Alors que pour chaque infraction il existe un jury et une peine déterminée, les membres du jurys ne peuvent pas modifier la peine prévue : soit le délinquant est coupable et la peine appliquée est celle déterminée par la loi, soit le jury acquitte. Il n’y a aucune modification de peine possible, pas de circonstance atténuante et la sentence est irrévocable (Comme dans Koh-Lanta, mais sans les flambeaux).

Les quaetiones  perpetuae ne peuvent prononcer que l’exil, la confiscation des biens et la perte de citoyenneté. Les questiones de majestate en revanche peuvent prononcer la peine capitale pour les crimes de trahison.

Le truc rigolol de la procédure des quaestiones perpetuae : pour lutter contre le coté processif (la tendance à multiplier les procès pour rien) de certains, un système a été mis en place. L’accusateur, s’il fabrique des preuves, en dissimule ou se désiste juste avant le jugement, reçoit la peine qui aurait dû être appliquée à l’accusé s’il avait été coupable. C’est une application particulière de la loi du talion. Tu m’accuses de telles ou telles choses en sachant que c’est faux, tu récupères la peine que j’aurai dû recevoir.

Le début du principat et l’application de la peine par les princeps [-27]

La période du Haut Empire ou du Principat s’étend sur trois siècles  [-27/+284]. À l’issue de la République, le territoire est si vaste que la forme républicaine de gouvernement ne suffit plus. La République laisse alors place à l’Empire. A cette période, les Empereurs légitimés par le Sénat se font rares, certains instaureront des régimes autoritaires, d’autres des régimes de terreur. Ainsi la justice publique va se retrouver entre les mains de l’Empereur qui va déléguer à des fonctionnaires. Les quaestiones vont disparaître et on voit ainsi renaître l’ancienne coertitio, à la différence que les magistrats ne sont plus contrôlés par les comices qui ne sont pas recréées. C’est le règne de l’arbitraire. Les sénatus-consultes énoncent quelques peines que les magistrats devront respecter dans certains cas, mais l’Empereur peut décider de mettre en place une procédure extraordinaire, la cognitio extraordinaria, c’est le cas lors des flagrants-délits ou encore de la récidive. Il est donc difficile d’empêcher l’arbitraire.

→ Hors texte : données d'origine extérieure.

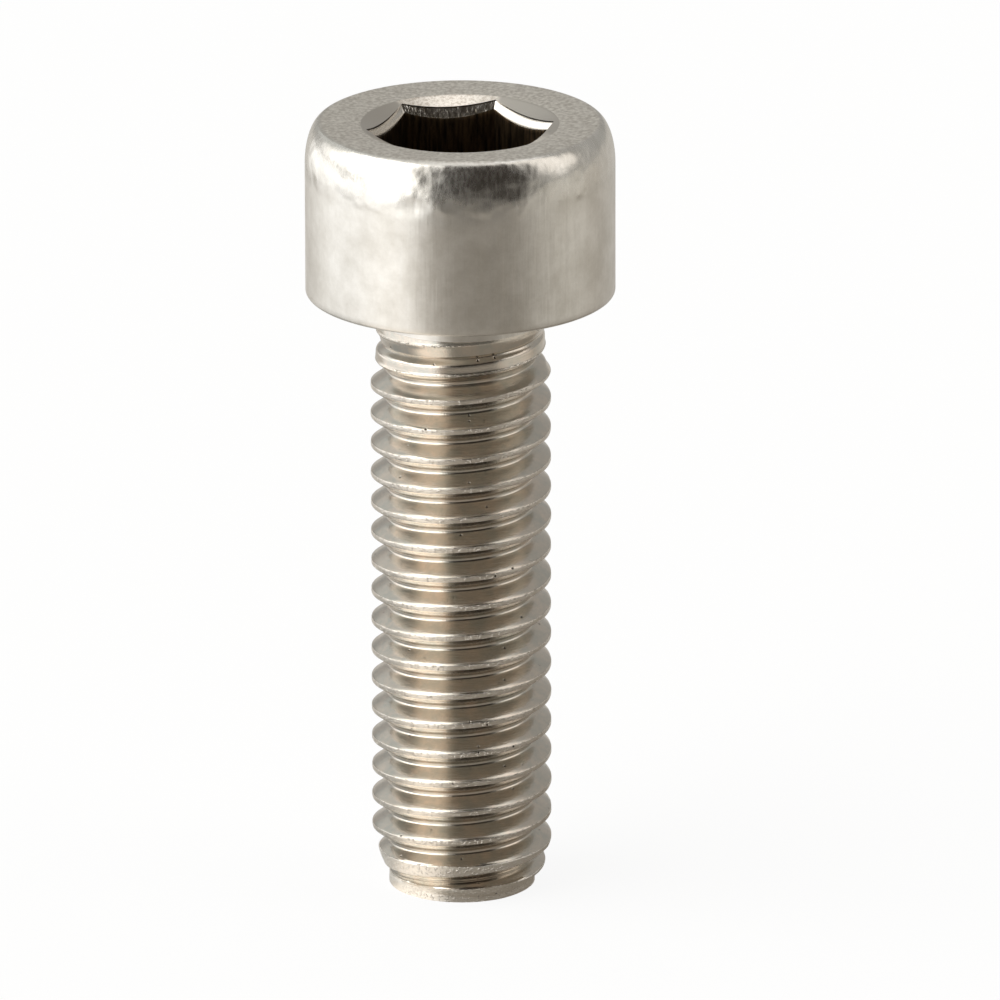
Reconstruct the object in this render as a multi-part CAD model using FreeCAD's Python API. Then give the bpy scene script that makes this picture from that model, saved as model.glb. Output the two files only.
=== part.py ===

Ainsi, au fil de ces trois périodes, il est possible de constater une évolution dans le jugement. Dans un premier temps, les Romains tentent de faire régner la justice aux dépens de l’arbitraire. Avec les quaestiones, si la peine ne peut être individualisée, elle est égalitaire entre les individus, ce qui n’est pas signe de justice, mais on apprécie l’intention.

Enfin, sous l’Empire, l’arbitraire est remis au goût du jour ; tout ne se fait pas dans le respect de tout le monde hein, surtout lorsqu’il s’agit de régime autoritaire. Mais ça, pas besoin d’explorer le passé pour s’en rendre compte.